İhracat pazarı ise sınırlı bir umut vadediyor: Katılımcıların yüzde 39,5’i ihracatta potansiyel gördüğünü ancak küresel yavaşlamanın sınırlayıcı olduğunu belirtirken, yüzde 23,3’lük kesim ihracatta daralma veya yavaşlama bekliyor. Yalnızca her 10 iş insanından biri (yüzde 9,3) ihracatta belirgin bir artış öngörüyor.
Şirketler “bekle gör” modunda
Araştırmaya katılanların yüzde 59’u şirketlerinin stratejisini “temkinli bekleyiş” olarak tanımlıyor. Yüzde 34,4’lük kısım ise fırsatlar için tetikte olduğunu belirtiyor. Bu tablo, ekonomik dalgalanmalar ve siyasi belirsizliklerin iş dünyası kararlarını doğrudan etkilediğini ortaya koyuyor.
“İş dünyasının temkinli tutumu, dönemin ruhunu yansıtıyor”

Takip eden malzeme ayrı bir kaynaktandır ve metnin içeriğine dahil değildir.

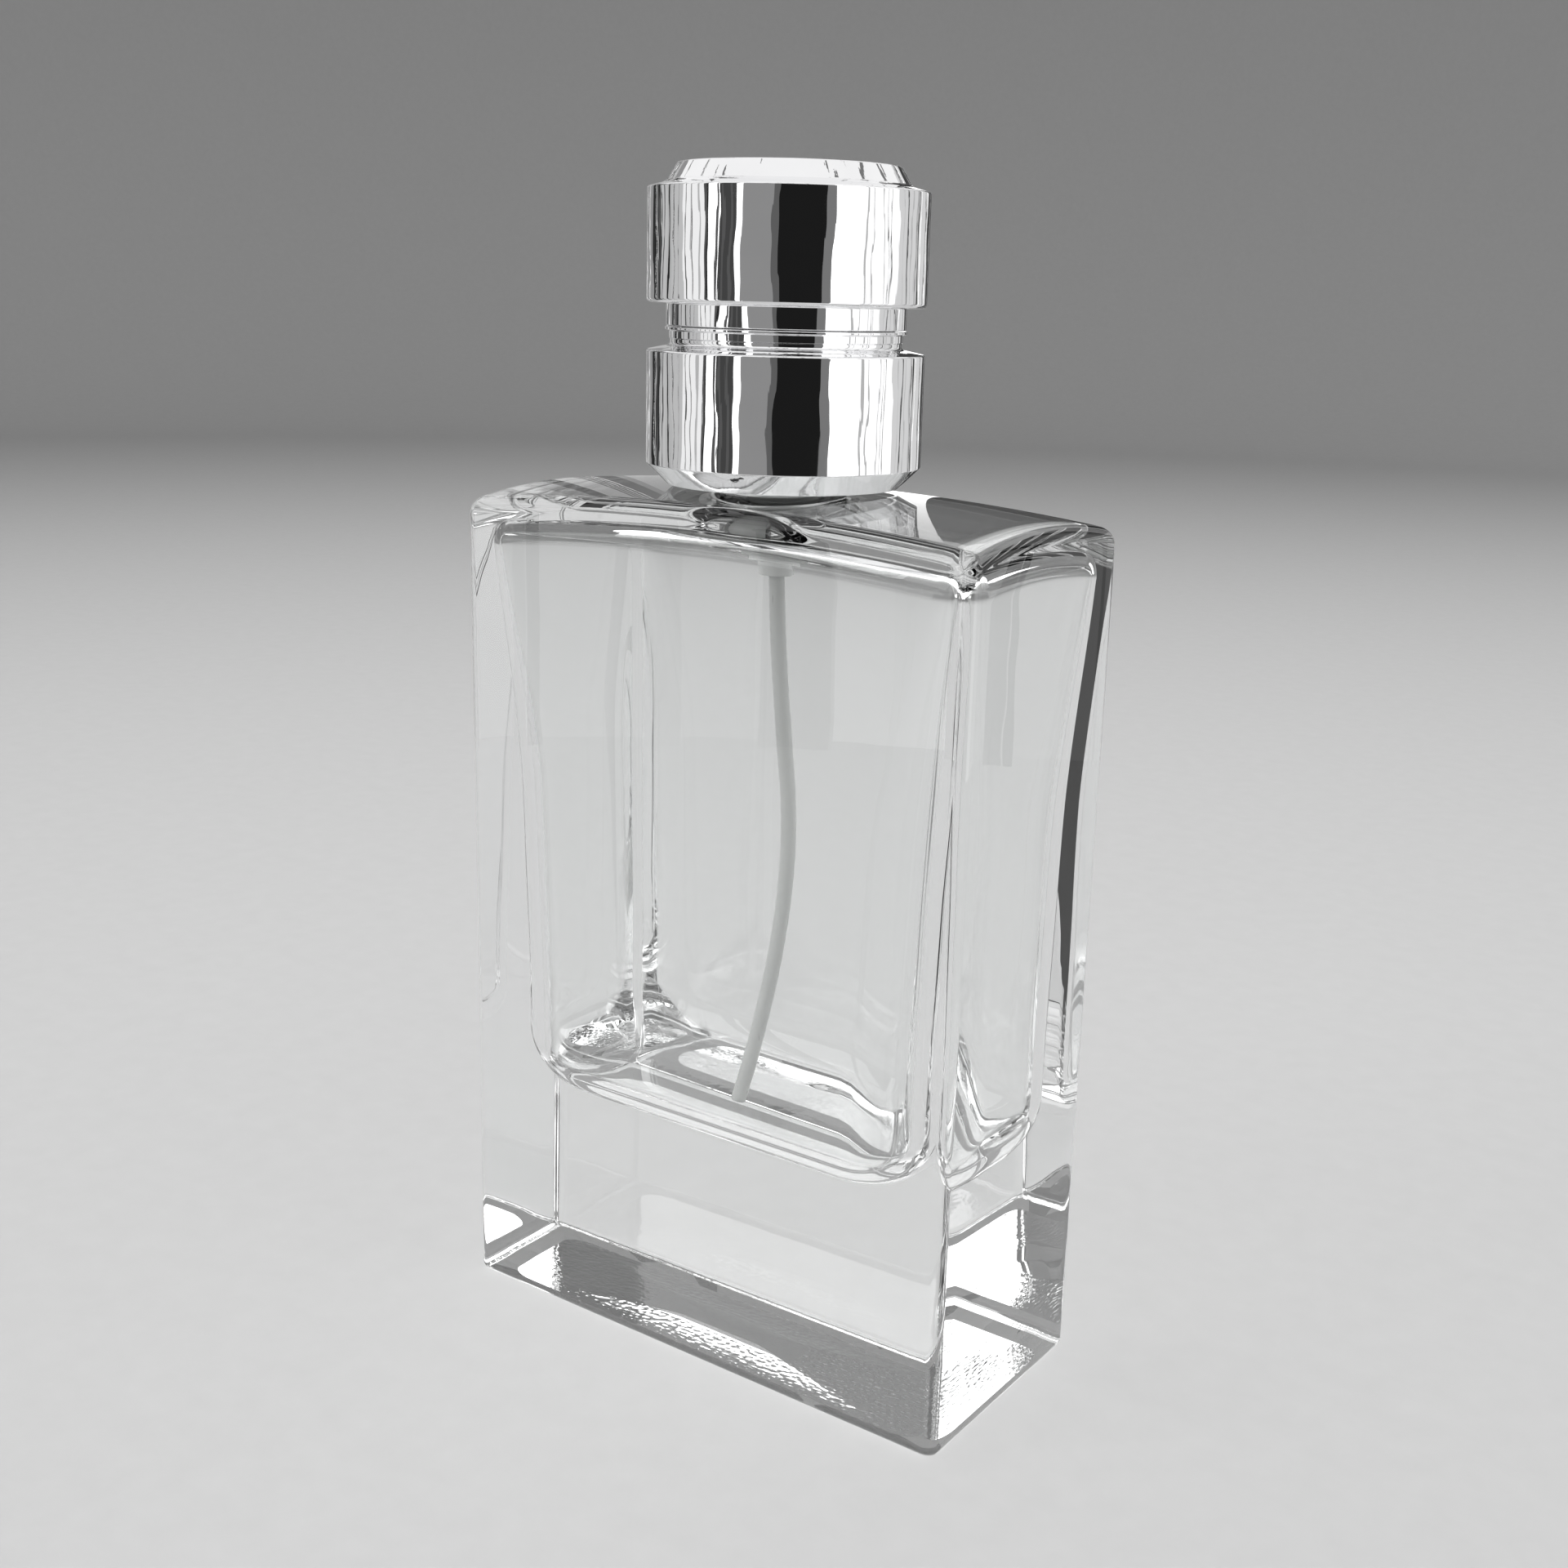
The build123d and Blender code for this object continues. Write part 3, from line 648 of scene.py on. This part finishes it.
cap_corners = [
    (axis_gap, 122.85), (10.5, 122.85), (11.6, 121.2), (12.2, 120.9), (13.4, 120.55),
    (13.4, 110.6), (11.45, 110.6), (11.45, 108.36), (10.4, 108.36), (10.4, 107.96),
    (11.9, 107.96, 0.12), (11.9, 110.15, 0.15), (13.85, 110.15, 0.42), (13.85, 121.0, 0.18),
    (12.5, 121.35, 0.1), (11.95, 121.62, 0.12), (10.95, 123.3, 0.16), (axis_gap, 123.3),
]
fit(
    turned("cap_chrome", rounded(cap_corners, False), 256, "both"),
    chrome, "cap", "bright_chrome", "cap_shell",
)


# ---------------------------------------------------------------------------------------------
# Studio. A pale table that sweeps up into a round wall, soft boxes overhead and at the sides,
# and a ring of bright and dim glowing strips under a glowing canopy, which only mirrors see.
sweep_radius, wall_radius, wall_height = 0.35, 1.6, 1.3
table_middle = 0.02  # a fan closes the table inside this radius
sweep_turn = np.radians(np.linspace(0, 90, 24))
sweep_line = np.concatenate([
    np.column_stack([np.linspace(table_middle, wall_radius - sweep_radius, 20), np.zeros(20)]),
    np.column_stack([
        wall_radius - sweep_radius + sweep_radius * np.sin(sweep_turn[1:]),
        sweep_radius - sweep_radius * np.cos(sweep_turn[1:]),
    ]),
    np.array([[wall_radius, wall_height]]),
]) / MM
table = turned("table", sweep_line, 96, "start")
table.data.flip_normals()
table_cloth = Finish("table_cloth", {"Specular IOR Level": 0.0})
fibre = table_cloth.grain(0.004, 4.0)
cloth_dark, cloth_pale = (0.52, 0.52, 0.52, 1), (0.56, 0.56, 0.56, 1)
table_cloth.vary({"Base Color": table_cloth.blend(fibre, cloth_dark, cloth_pale)})
table_cloth.vary({"Roughness": fibre * 0.15 + 0.55})
table.data.materials.append(table_cloth.material)


bottle_middle = Vector((0, 0, 0.06))


def softbox(name, azimuth, distance, height, width, tall, power):
    """A soft box at an azimuth (degrees from -Y) and height, turned to face the bottle."""
    light = bpy.data.lights.new(name, "AREA")
    light.shape, light.size, light.size_y, light.energy = "RECTANGLE", width, tall, power
    lamp = bpy.data.objects.new(name, light)
    turn = math.radians(azimuth)
    lamp.location = (distance * math.sin(turn), -distance * math.cos(turn), height)
    lamp.rotation_euler = (lamp.location - bottle_middle).to_track_quat("Z", "Y").to_euler()
    lamp.visible_camera = False
    bpy.context.scene.collection.objects.link(lamp)
    return lamp


overhead = softbox("overhead_box", 0, 0.02, 0.72, 1.2, 1.2, 8.5)
overhead.visible_glossy = False  # mirrors see the canopy instead
softbox("left_box", -36, 1.25, 0.66, 0.7, 0.83, 3.9)
softbox("right_box", 143, 1.25, 0.66, 0.7, 0.83, 3.9)

strip_radius, strip_height = 0.30, 0.26
slat_count, slat_radius_share, slat_gap = 90, 0.97, (-38, 62)
slat_widths, slat_tones = (0.3, 2.2), [0.02, 0.1, 0.5, 1.8]
# edges in degrees round from the camera's azimuth, and the glow of each strip between them
strip_edges = [-180, -138, -121, -90, -66, -58, -42, -36, -12, -7, 28, 36, 60, 98, 150, 180]
strip_strengths = [0.30, 0.03, 0.55, 0.95, 1.5, 0.06, 1.5, 0.28, 0.12, 0.012, 0.2, 2.2, 1.2, 0.7, 0.05]


def cloth_strips(name):
    """A ring of upright glowing strips, each a band of azimuth at one radius, with thin glowing
    slats in
    front of the wide ones: places, widths and glow strengths of the slats are drawn from a fixed
    seed."""
    draw = np.random.default_rng(11)
    one_radius = np.ones(len(strip_strengths))
    wide = np.column_stack([strip_edges[:-1], strip_edges[1:], strip_strengths, one_radius])
    from_angle = draw.uniform(-180, 180, slat_count)
    from_angle = from_angle[(from_angle < slat_gap[0]) | (from_angle > slat_gap[1])]
    width = draw.uniform(*slat_widths, len(from_angle))
    tone = draw.choice(slat_tones, len(from_angle))
    nearer = np.full(len(width), slat_radius_share)
    slats = np.column_stack([from_angle, from_angle + width, tone, nearer])
    rows = np.concatenate([wide, slats])
    share = np.linspace(0, 1, 9)
    azimuth = camera_azimuth + np.radians(rows[:, :1] * (1 - share) + rows[:, 1:2] * share)
    radius = strip_radius * rows[:, 3:4] * np.ones(len(share))
    foot = np.stack([radius * np.sin(azimuth), -radius * np.cos(azimuth), 0 * azimuth], -1)
    points = np.stack([foot, foot + upright * strip_height], 2)
    index = np.arange(points[..., 0].size).reshape(points.shape[:3])
    quads = np.stack([index[:, :-1, 0], index[:, 1:, 0], index[:, 1:, 1], index[:, :-1, 1]], -1)
    mesh = bpy.data.meshes.new(name)
    mesh.from_pydata(points.reshape(-1, 3).tolist(), [], quads.reshape(-1, 4).tolist())
    tones = mesh.attributes.new("tone", "FLOAT", "POINT")
    tones.data.foreach_set("value", np.repeat(rows[:, 2], 2 * len(share)).astype(np.float32))
    strips = bpy.data.objects.new(name, mesh)
    bpy.context.scene.collection.objects.link(strips)
    return strips


strips = cloth_strips("cloth_strips")
# painted reflection: the strips glow at their own strengths, some nearly dark, and only mirrors see
# them; they put the bands of light and dark into the chrome and the glass
glowing = {"Base Color": (0, 0, 0, 1), "Specular IOR Level": 0.0, "Emission Strength": 1.0}
strip_finish = Finish("strip_glow", glowing)
strip_finish.vary({"Emission Color": strip_finish.node("Attribute", {"attribute_name": "tone"}, out="Color")})
# painted reflection: the canopy glows, and only mirrors see it, in place of the overhead box
canopy_line = np.array([(300, 260), (220, 500), (axis_gap, 560)])
canopy = turned("canopy", canopy_line, 64, "open")
glowing_canopy = Finish("glowing_canopy", glowing)
canopy_side_top = 0.499
# painted shade: thin streaks on the canopy's sides glow at a fifth of its strength, as shaded folds
# of cloth would look
fold_shade_mask = (glowing_canopy.grain(0.03, 2.0, (1, 1, 40)) < 0.37) * (glowing_canopy.z < canopy_side_top)
canopy_bright, painted_fold_shade = (1.0, 1.0, 1.0, 1), (0.2, 0.2, 0.2, 1)
glowing_canopy.vary({"Emission Color": glowing_canopy.blend(fold_shade_mask, canopy_bright, painted_fold_shade)})
for screen, finish in ((strips, strip_finish), (canopy, glowing_canopy)):
    screen.data.materials.append(finish.material)
    for ray in ("camera", "diffuse", "transmission", "volume_scatter", "shadow"):
        setattr(screen, "visible_" + ray, False)

room_light = 0.16
world = bpy.data.worlds.new("room")
world.use_nodes = True
world.node_tree.nodes["Background"].inputs["Color"].default_value = (1, 1, 1, 1)
world.node_tree.nodes["Background"].inputs["Strength"].default_value = room_light
bpy.context.scene.world = world
bpy.context.scene.view_settings.view_transform = "Standard"
bpy.context.scene.cycles.max_bounces = 20
bpy.context.scene.cycles.glossy_bounces = 12
bpy.context.scene.cycles.transmission_bounces = 18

AGS Global Araştırma Kurucusu
AGS Global Araştırma Kurucusu Ahmet Güler, bulguları şöyle yorumluyor:
“2025’in son çeyreğine girerken iş dünyasının temkinli tutumu, dönemin ruhunu yansıtıyor. Şirketler kısa vadeli riskleri yönetmeye odaklanırken, uzun vadeli büyüme stratejilerini ertelemek durumunda kalıyor. İç talepteki daralma ve enflasyonist baskılar, iş dünyasını daha ihtiyatlı kararlar almaya yönlendiriyor. Ancak bu dönemi yalnızca bir ‘bekleme’ evresi olarak görmek doğru değil. Şirketler kaynaklarını verimlilik ve maliyet yönetimine kaydırıyor. Bu da zorlukların aynı zamanda dönüşüm fırsatı sunduğunu gösteriyor. Önümüzdeki aylarda en kritik unsur, şirketlerin belirsizlik yönetimindeki çeviklik ve dayanıklılık kapasiteleri olacak.”
Araştırmanın metodolojisi
Araştırma, 17–20 Eylül 2025 tarihleri arasında 183 iş insanının katılımıyla AGS Global tarafından gerçekleştirildi.